# Over dosing with Excel to kill algae



## Mark B. (Feb 24, 2017)

I have a 100 gallon tank that, I'm ashamed to say, was neglected for a few years. The substrate became covered with Blanket Weed (Cladophora algae). I have removed all that I can by hand, but it looks like it is trying to grow back. I have heard that over dosing with Excel may get rid of it. I don't know how to go about this. Does anyone have experience with this method? Is it safe for fish and shrimp?


----------



## puopg (Sep 16, 2012)

Might kill your shrimp, probably won't kill your fish. 

Works better if you spot dose instead and turn off your filters for 15 minutes.


----------



## Mr. Bean (Jul 10, 2016)

I battled algae for almost a year and decided to go the Excel route myself. I followed the instructions religiously, both at water change time and on a daily basis. It took a few months to get it cleared up but I've had no problems since, and continue with the Excel regime. I"ve had no ill effects on my shrimp, nerite snails, tetras or betta.

Sounds like you may be in a bit of a hurry, so I can't comment on "over dosing" and what impact it will have. If you want a quick fix and willing to do the work, you could also try H2O2 (regular hydrogen peroxide from a drug store). Move your livestock, drain the tank and then spray it all over the substrate and let it sit for ten minutes. Put a few inches of water back in and vacuum it out again to ensure you've removed/diluted the H2O2 sufficiently, then refill the tank. H2O2 is an oxidizer and will definitely kill the algae. It is very potent however. I occasionally use it underwater if a particular plant gets a little too much algae on it; turn off the filter and let the water calm then use a spray bottle underwater up close and give it a couple of blasts to the leaves up close. Too much in too little water can kill your livestock so be very careful. I made the mistake of spraying exposed plants during a 50% water change and my betta died within an hour from the concentration...lesson learned.


----------



## irishspy (Oct 22, 2007)

puopg said:


> Might kill your shrimp, probably won't kill your fish.
> 
> Works better if you spot dose instead and turn off your filters for 15 minutes.

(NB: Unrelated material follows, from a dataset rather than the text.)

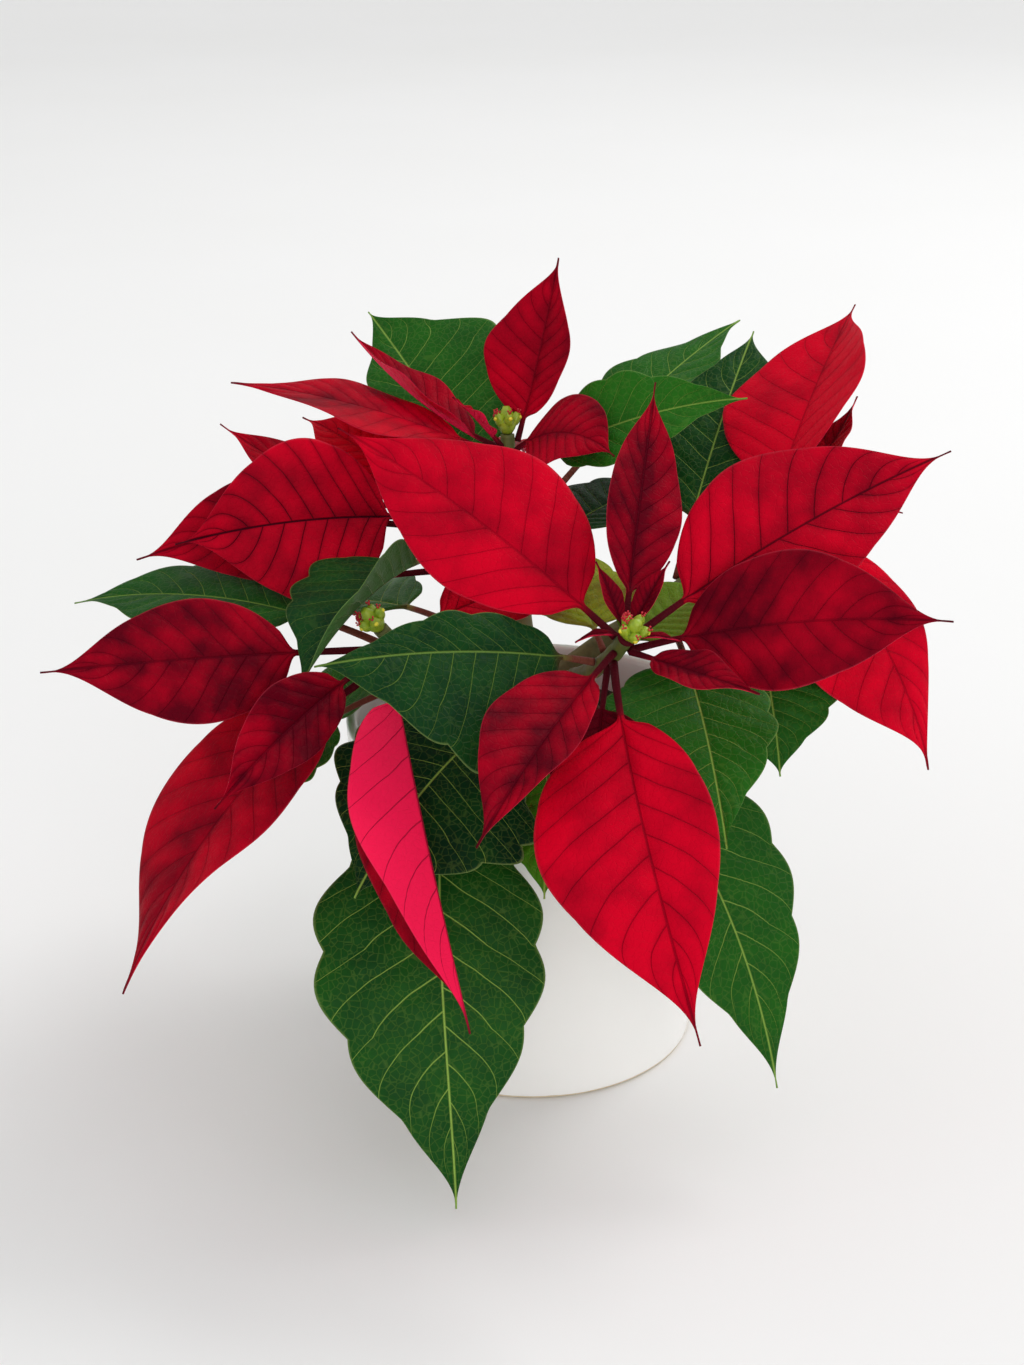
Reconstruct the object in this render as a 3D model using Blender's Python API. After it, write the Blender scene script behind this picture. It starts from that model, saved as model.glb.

This would work, but I've also had good results treating it with 2mls of hydrogen peroxide and turning off the filters for 15 minutes. Wiped it out in a few days.


----------



## Mark B. (Feb 24, 2017)

Thanks for the advice! I'm not in a great hurry to rid the tank of this algae and I don't want to harm my critters. I've been dosing with Excel every day at the recommended dose and it seems to be having some effect on the algae. I've noticed the shrimp get very active when I dose. I'm sure it has some effect on them. I having some progress on the situation so I'll keep dosing at the recommended rate.

Thanks for the replies!


----------



## irishspy (Oct 22, 2007)

Mark B. said:


> Thanks for the advice! I'm not in a great hurry to rid the tank of this algae and I don't want to harm my critters. I've been dosing with Excel every day at the recommended dose and it seems to be having some effect on the algae. I've noticed the shrimp get very active when I dose. I'm sure it has some effect on them. I having some progress on the situation so I'll keep dosing at the recommended rate.
> 
> Thanks for the replies!


FWIW, I've just started a split photo period on my tank to deal with some algae: four on, four off, four on. We'll see over a few weeks if that helps.


----------